(CNN) -- Before humans ever went into space, there were books about the possibility.
Some were fantasies about life in the cosmos. Some were scientific histories. Eventually, after the Space Age began, some profiled the men and women who brought space exploration to life.
With the shuttle Atlantis concluding America's 30-year space shuttle program, it seems only fitting that we sample a few books about space exploration. The United States began its program with the seven Mercury astronauts, so here are seven books -- six works of nonfiction and one of fiction -- about aiming for the stars.
"The Right Stuff" by Tom Wolfe
Wolfe's history of the early space program, which originated as a four-part series in Rolling Stone, was a 1979 best-seller. The book blends the stories of test pilots such as Chuck Yeager -- fearless, free-spirited fliers who blazed the trail for the future Mercury astronauts (all of whom were pilots themselves). "It is Tom Wolfe at his very best, better in fact than he's been before. It is technically accurate, learned, cheeky, risky, touching, tough, compassionate, nostalgic, worshipful, jingoistic -- it is superb," wrote C.D.B. Bryan in The New York Times. Indeed, it may be Wolfe's best book.
"Apollo: The Race to the Moon" by Charles Murray and Catherine Bly Cox
There are a number of fine books on the Apollo program, including "Moon Shot," by astronauts Alan Shepard and Deke Slayton, and Andrew Chaikin's "A Man on the Moon." But Murray and Cox's thorough 1989 history of the program that led to the moon landing remains a standout, with finely etched portraits of NASA's behind-the-scenes personnel and the drama of overcoming scientific and political obstacles.
"Packing for Mars" by Mary Roach
So you think being an astronaut is easy? As Roach demonstrates in her amusing and informative book, which came out last year, it's anything but. Humans weren't designed for space, with its lack of gravity and endless opportunities for boredom, and Roach ("Stiff," "Bonk") revels in tales of bodily fluids gone awry, the use of cadavers, and what it's like being trapped on a long mission, in a small capsule, with people you may not really like. Something to think about before booking that trip on Virgin Galactic.
"Magnificent Desolation" by Buzz Aldrin
The second man to land on the moon is more than just an astronaut. Aldrin has a doctorate in aeronautics and put his name on an iPad app. But he's also had his share of struggles. In this memoir, he talks about his life as an astronaut -- but also life afterwards, when he coped with alcoholism and depression. He also has some pointed words about the space program's future.

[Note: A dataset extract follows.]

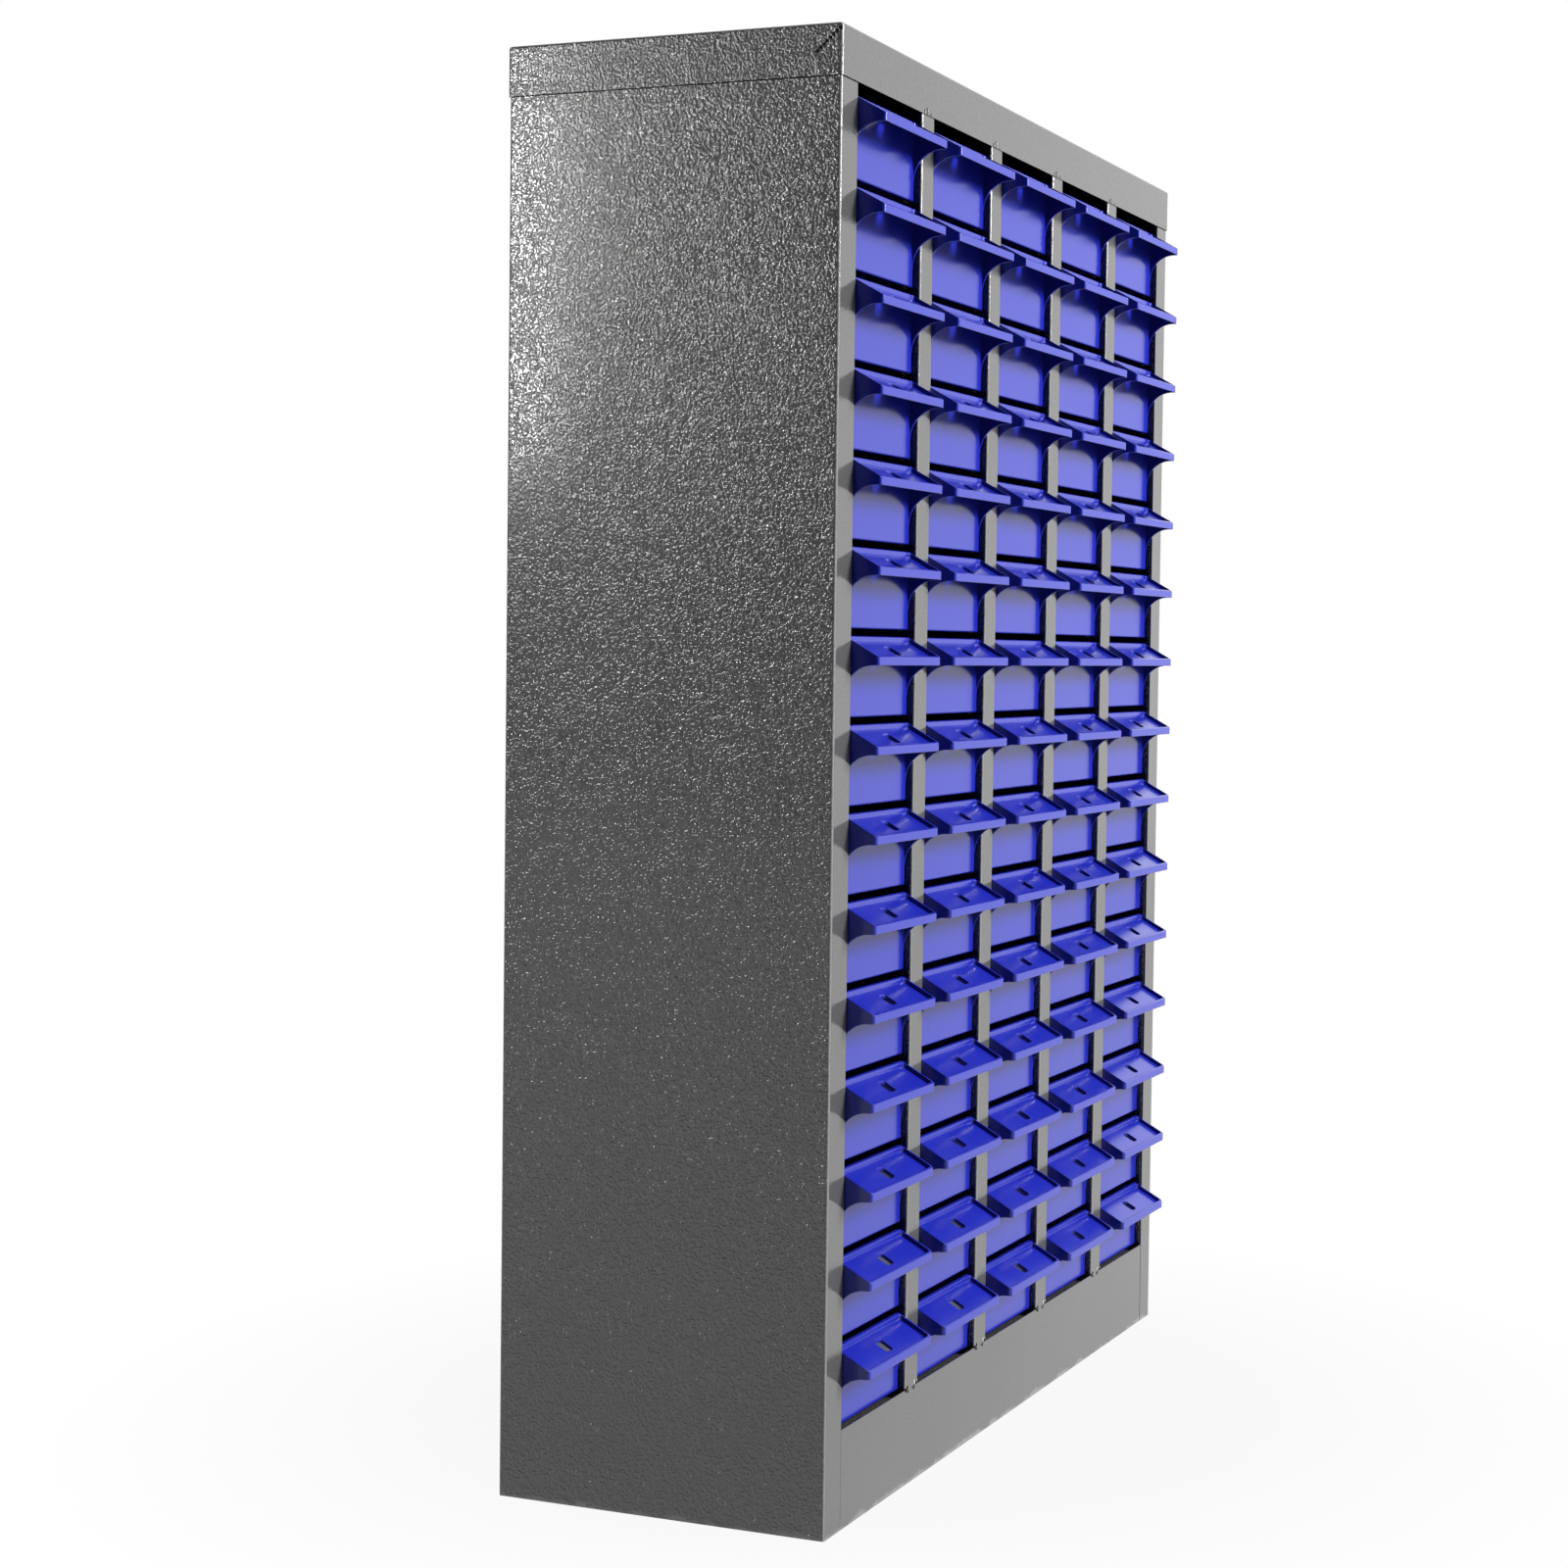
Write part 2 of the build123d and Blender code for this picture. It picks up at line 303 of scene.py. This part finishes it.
bare = speckled("bare_weld_steel", bare_bright, bare_dull, 900,
                smooth=0.30, rough=0.45, metal=0.1, shine=0.5)
burnt = speckled("burnt_joint", joint_grey, joint_black, 700,
                 smooth=0.7, rough=0.95, metal=0.0, shine=0.05)
dice = random.Random(5)
bright_marks, dark_marks = bmesh.new(), bmesh.new()
for number in range(1, 5):
    low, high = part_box(f"post_{number}")
    middle = (low.x + high.x) / 2
    for shift, rise in header_burns:
        x = middle + (shift + dice.uniform(-0.8, 0.8)) * mm
        top = header_edge + (rise + dice.uniform(-0.5, 0.5)) * mm
        bar(dark_marks, (x - burn_half_width, header_face - 0.08 * mm, header_edge + 0.2 * mm),
            (x + burn_half_width, header_face + 0.2 * mm, top))
    for shift, rise in header_beads:
        x = middle + (shift + dice.uniform(-0.5, 0.5)) * mm
        bead(bright_marks, (x, header_face, header_edge + rise * mm), 0.55 * mm, 0.25 * mm)
    for shift, rise, width in foot_burns:
        x = middle + (shift + dice.uniform(-0.4, 0.4)) * mm
        bead(dark_marks, (x, kick_face - 0.02 * mm, kick_edge + rise * mm), width * mm, 0.2 * mm)
    for shift, rise, width in foot_beads:
        x = middle + (shift + dice.uniform(-0.4, 0.4)) * mm
        bead(bright_marks, (x, kick_face - 0.05 * mm, kick_edge + rise * mm), width * mm,
             0.35 * mm)
finished(bright_marks, "weld_beads", bare)
finished(dark_marks, "weld_burns", burnt)


# ---------------------------------------------------------------- runner strips
# Flat steel strips welded edge-on to the walls of each column, and sprayed with the carcass.
# The drawers rub their paint smooth.

runner_grey = (0.10, 0.10, 0.10)
runner_dark = (0.05, 0.05, 0.05)
runner_pebble_height = 0.4 * mm

runner, tree, skin = new_finish("rubbed_runner_enamel")
rubbed = placed(tree, hammered)
join(tree, runner_grey, rubbed.inputs["Light"])
join(tree, runner_dark, rubbed.inputs["Dark"])
join(tree, rubbed.outputs["Color"], skin["Base Color"])
join(tree, rubbed.outputs["Roughness"], skin["Roughness"])
join(tree, bump(tree, rubbed.outputs["Height"], 0.2, runner_pebble_height), skin["Normal"])
skin["IOR"].default_value = enamel_ior
dress("runner_strips", runner)


# ---------------------------------------------------------------- top cover
# Cap of the same sheet with flanges all round. Its front flange wraps onto each side as a
# mitred tab, and is the header above the drawers.

tab_length = 18 * mm
cut_edge_height = 10 * mm       # the lower part of the tab's end shows its bare cut edge
mitre_steps = 8

dress("top_cover", steel)

cover_low, cover_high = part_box("top_cover")
wall_outside = -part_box("left_side_panel")[0].x
wall_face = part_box("left_side_panel")[0].y
wall_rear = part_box("left_side_panel")[1].y
flange_end = -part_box("kick_plate")[0].x
kick_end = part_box("kick_plate")[1].x
tab_end = cover_low.y + tab_length
mitre_low = cover_high.z - tab_length
mitre_start = Vector((0, cover_low.y + 0.6 * mm, cover_high.z - 2.8 * mm))
mitre_end = Vector((0, tab_end, mitre_low))


def on_side(side, inner, outer):
    """Two distances from the middle of the cabinet, as places on its left or right side."""
    return sorted((side * inner, side * outer))


seams, cut_edges = bmesh.new(), bmesh.new()
for side in (-1, 1):
    # dark lines under the side flange, and under the header on the panel's front flange
    near, far = on_side(side, wall_outside - 0.1 * mm, wall_outside + 0.35 * mm)
    bar(seams, (near, wall_face + 1.0 * mm, cover_low.z - 0.55 * mm),
        (far, wall_rear - 1.5 * mm, cover_low.z - 0.02 * mm))
    near, far = on_side(side, flange_end + 0.3 * mm, wall_outside - 1.5 * mm)
    bar(seams, (near, wall_face - 0.3 * mm, cover_low.z - 0.5 * mm),
        (far, wall_face + 0.1 * mm, cover_low.z - 0.02 * mm))
    # dark line down the upper part of the tab's end, and along its mitre
    near, far = on_side(side, wall_outside - 0.1 * mm, wall_outside + 0.802 * mm)
    bar(seams, (near, tab_end - 0.3 * mm, cover_low.z + cut_edge_height),
        (far, tab_end + 0.3 * mm, mitre_low))
    for step in range(mitre_steps):
        a = mitre_start.lerp(mitre_end, step / mitre_steps)
        b = mitre_start.lerp(mitre_end, (step + 1) / mitre_steps)
        bar(seams, (near, a.y - 0.2 * mm, b.z - 0.3 * mm), (far, b.y + 0.3 * mm, a.z + 0.2 * mm))
    # bare cut edge on the lower part of the tab's end
    near, far = on_side(side, wall_outside + 0.1 * mm, wall_outside + 0.804 * mm)
    bar(cut_edges, (near, tab_end - 0.9 * mm, cover_low.z + 0.3 * mm),
        (far, tab_end + 0.9 * mm, cover_low.z + cut_edge_height + 0.5 * mm))
bar(seams, (kick_end - 0.35 * mm, kick_face - 0.04 * mm, 0.3 * mm),
    (kick_end + 0.65 * mm, kick_face + 0.2 * mm, kick_edge))
finished(seams, "dark_seams", burnt)
finished(cut_edges, "tab_cut_edges", bare)


# ---------------------------------------------------------------- drawers
# Each is one glossy blue moulding: front, dished handle on two gussets, and the box behind.
# They lie loose on their runners and slide out forwards.

drawer_blue = (0.020, 0.032, 0.560)
drawer_blue_deep = (0.017, 0.027, 0.510)
drawer_blue_thrown = (0.004, 0.005, 0.060)      # seen by light that bounces on into the gaps
drawer_gloss = (0.16, 0.22)
drawer_ior = 1.5
moulded_edge = 0.6 * mm
mould_ripple = 0.4 * mm

plastic, tree, skin = new_finish("blue_moulded_plastic")
place = tree.nodes.new("ShaderNodeTexCoord").outputs
flow = clouds(tree, place["Object"], 28, 2, distortion=0.4)
path = tree.nodes.new("ShaderNodeLightPath").outputs
colour = blend(tree, flow, drawer_blue_deep, drawer_blue)
colour = blend(tree, path["Is Diffuse Ray"], colour, drawer_blue_thrown)
join(tree, colour, skin["Base Color"])
join(tree, ramp(tree, flow, 0.3, 0.7, *drawer_gloss), skin["Roughness"])
rounded = tree.nodes.new("ShaderNodeBevel")
rounded.samples = 4
rounded.inputs["Radius"].default_value = moulded_edge
ripple = clouds(tree, place["Object"], 120, 1)
join(tree, bump(tree, ripple, 0.06, mould_ripple, rounded.outputs["Normal"]), skin["Normal"])
skin["IOR"].default_value = drawer_ior

for name in sorted(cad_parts):
    if name.startswith("drawer"):
        dress(name, plastic)


# ---------------------------------------------------------------- floor
# A pale floor that turns to plain white away from the cabinet. Mirrored in the left side of the
# cabinet it is a little darker.

floor_half = 6.0
floor_grey = (0.20, 0.20, 0.20)
near_white = 0.93
left_white = 0.68
fade_from, fade_to = 0.28, 0.60

floor_mesh = bpy.data.meshes.new("floor")
floor_mesh.from_pydata([(-floor_half, -floor_half, 0), (floor_half, -floor_half, 0),
                        (floor_half, floor_half, 0), (-floor_half, floor_half, 0)],
                       [], [(0, 1, 2, 3)])
floor = bpy.data.objects.new("floor", floor_mesh)
bpy.context.scene.collection.objects.link(floor)

pale = bpy.data.materials.new("pale_floor")
pale.use_nodes = True
tree = pale.node_tree
tree.nodes.clear()
surface = tree.nodes.new("ShaderNodeOutputMaterial")
matt = tree.nodes.new("ShaderNodeBsdfDiffuse")
join(tree, floor_grey, matt.inputs["Color"])
plain = tree.nodes.new("ShaderNodeEmission")
join(tree, (1, 1, 1), plain.inputs["Color"])
path = tree.nodes.new("ShaderNodeLightPath").outputs
place = tree.nodes.new("ShaderNodeTexCoord").outputs
to_left = ramp(tree, split(tree, place["Object"])["X"], -0.45, -0.25, left_white, 1.0)
mirrored = reckon(tree, "MULTIPLY", path["Is Glossy Ray"], to_left)
seen = reckon(tree, "MAXIMUM", path["Is Camera Ray"], mirrored)
away = tree.nodes.new("ShaderNodeVectorMath")
away.operation = "LENGTH"
join(tree, place["Object"], away.inputs[0])
fade = ramp(tree, away.outputs["Value"], fade_from, fade_to, near_white, 1.0)
mixed = tree.nodes.new("ShaderNodeMixShader")
join(tree, reckon(tree, "MULTIPLY", seen, fade), mixed.inputs["Fac"])
join(tree, matt.outputs["BSDF"], mixed.inputs[1])
join(tree, plain.outputs["Emission"], mixed.inputs[2])
join(tree, mixed.outputs["Shader"], surface.inputs["Surface"])
floor_mesh.materials.append(pale)


# ---------------------------------------------------------------- light
# Plain white behind, a soft bright wall on the right, a large lamp in front on the right, and a
# narrow one behind on the left that picks out the pebbles of the left side panel.

bright_side = (0.80, -0.50, 0.33)
wall_light = 1.15

world = bpy.data.worlds.new("studio")
bpy.context.scene.world = world
world.cycles.sampling_method = "NONE"
world.use_nodes = True
tree = world.node_tree
tree.nodes.clear()
surround = tree.nodes.new("ShaderNodeOutputWorld")
place = tree.nodes.new("ShaderNodeTexCoord").outputs
facing = tree.nodes.new("ShaderNodeVectorMath")
facing.operation = "DOT_PRODUCT"
join(tree, place["Generated"], facing.inputs[0])
join(tree, bright_side, facing.inputs[1])
soft = tree.nodes.new("ShaderNodeBackground")
join(tree, (1, 1, 1), soft.inputs["Color"])
join(tree, ramp(tree, facing.outputs["Value"], 0.10, 0.85, 0.0, wall_light, "SMOOTHSTEP"),
     soft.inputs["Strength"])
white = tree.nodes.new("ShaderNodeBackground")
join(tree, (1, 1, 1), white.inputs["Color"])
join(tree, 1.0, white.inputs["Strength"])
path = tree.nodes.new("ShaderNodeLightPath").outputs
mixed = tree.nodes.new("ShaderNodeMixShader")
join(tree, reckon(tree, "MAXIMUM", path["Is Camera Ray"], path["Is Transmission Ray"]),
     mixed.inputs["Fac"])
join(tree, soft.outputs["Background"], mixed.inputs[1])
join(tree, white.outputs["Background"], mixed.inputs[2])
join(tree, mixed.outputs["Shader"], surround.inputs["Surface"])


def soft_box(name, place, target, width, height, power):
    """A rectangular lamp that looks at a point."""
    lamp = bpy.data.lights.new(name, "AREA")
    lamp.shape = "RECTANGLE"
    lamp.size, lamp.size_y = width, height
    lamp.energy = power
    holder = bpy.data.objects.new(name, lamp)
    bpy.context.scene.collection.objects.link(holder)
    holder.location = place
    holder.rotation_mode = "QUATERNION"
    holder.rotation_quaternion = (Vector(target) - Vector(place)).to_track_quat("-Z", "Y")


soft_box("front_light", (0.9, -2.8, 1.85), (0, 0, 0.5), width=0.9, height=1.2, power=95)
soft_box("rear_left_light", (-1.66, 1.02, 1.12), (-0.3, 0.1, 0.68),
         width=0.20, height=0.70, power=13)


# ---------------------------------------------------------------- camera
# Stands where the photograph was taken: left of the cabinet, at half its height.

turn, tilt, lean = math.radians(-68.92), math.radians(-2.00), math.radians(0.85)
camera_x, camera_z = -1.8407, 0.5547
camera_ahead = 0.7088           # in front of the kick plate

forward = Vector((-math.cos(tilt) * math.sin(turn), math.cos(tilt) * math.cos(turn),
                  math.sin(tilt)))
level_right = forward.cross(Vector((0, 0, 1))).normalized()
level_up = level_right.cross(forward)
right = math.cos(lean) * level_right + math.sin(lean) * level_up
upward = -math.sin(lean) * level_right + math.cos(lean) * level_up
view = bpy.data.cameras.new("camera")
view.sensor_width = 36
view.lens = 62.54
view.shift_x, view.shift_y = -0.15, -0.0237
view.clip_start = 0.05
view.clip_end = 50
camera = bpy.data.objects.new("camera", view)
bpy.context.scene.collection.objects.link(camera)
pose = Matrix((right, upward, -forward)).transposed().to_4x4()
pose.translation = (camera_x, kick_face - camera_ahead, camera_z)
camera.matrix_world = pose
bpy.context.scene.camera = camera
bpy.context.scene.view_settings.view_transform = "Standard"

"Riding Rockets" by Mike Mullane
The space shuttle has been praised as "a fantastic vehicle" by a NASA employee, but the people who have been at the controls didn't always think so. Mullane, a former pilot who flew three shuttle missions, is brash, profane and blunt in talking about NASA's culture -- and often tender when telling stories about his fellow astronauts. He's also hilarious.
"Moon Dust" by Andrew Smith
For all the people who have gone into space -- about 500 -- just 12 have stepped on the moon and returned to tell the tale. Smith, a British journalist, went in search of the surviving moonwalkers and found a set of men who were, by turns, driven, spiritual, reserved and thoughtful. He even got in a few questions with the notoriously private Neil Armstrong.
"The Hitchhiker's Guide to the Galaxy" series by Douglas Adams
OK, so the Earth hasn't been destroyed to make way for an hyperspace bypass, and Norway wasn't created by an interstellar architect. Nevertheless, Adams' points remain timeless: The human race is just a giant science experiment, always bring a towel, and -- above all -- don't panic. Good advice whether you're exploring the galaxy -- or Bournemouth.